Es spricht Bände, dass ausgerechnet die Armee den Erfolg der
Revolution sichern soll. Die neuen Machthaber scheinen guten Willens,
wie die Auflösung des Parlaments beweist. Doch die Herausforderung
liegt darin, den Zeitraum zu überbrücken, den es zur Vorbereitung
freier Wahlen bedarf. Dieser Zeitraum darf nicht zu kurz sein, sonst
wird echter Fortschritt unmöglich. Er darf aber auch nicht zu lang
werden, sonst könnten die Menschen die Geduld verlieren. Die Gefahr
wäre groß, dass der bisher so bewundernswert friedliche Protest in
Gewalt umschlägt. Europa muss einen ernsthafteren Beitrag als bisher
leisten, um genau das zu verhindern. Nicht auszudenken, wenn die
Situation in Ägypten und dem umliegenden Raum – ohnehin ein
Pulverfass – eskalieren sollte. Ganz zu schweigen von der Bedrohung,
die Israel daraus erwachsen könnte. Diese arabische Revolution ist
auch eine Herausforderung für die westliche Welt.
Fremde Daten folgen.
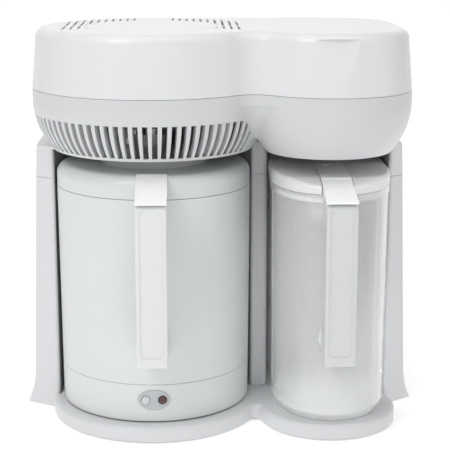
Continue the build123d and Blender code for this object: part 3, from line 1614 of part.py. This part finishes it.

Europäer und
US-Amerikaner müssen umdenken. Die Frage ist, wie ein neues
Gleichgewicht aussehen soll. Dabei geht es nicht nur um hehre Ziele
wie Humanität, Freiheit und Demokratie, sondern auch um die
Verteilung von Wohlstand und Wachstum. Man muss kein Prophet sein, um
vorherzusagen, dass Ägypten und seine Nachbarn in Zukunft sehr viel
selbstbewusster auftreten werden. Vorbei sind die Zeiten, in denen
der Westen auf die Zusammenarbeit mit den jetzt so gern und vor allem
risikolos gescholtenen Diktatoren setzen konnte, die zumeist
pflegeleichte, ja willfährige Partner waren. Dahin ist die
Selbstverständlichkeit, mit der auch wir wirtschaftlich im Übermaß
von der Stabilität dieser menschenverachtenden Regime profitiert
haben. Europa wird all das akzeptieren müssen. Das ist der Preis für
den Wandel, den wir zu zahlen haben. Sind wir dazu nicht bereit,
sollten wir uns auf Flüchtlingsströme ganz anderen Ausmaßes und
dauerhafte politische Instabilität in diesem Teil der arabischen Welt
einstellen.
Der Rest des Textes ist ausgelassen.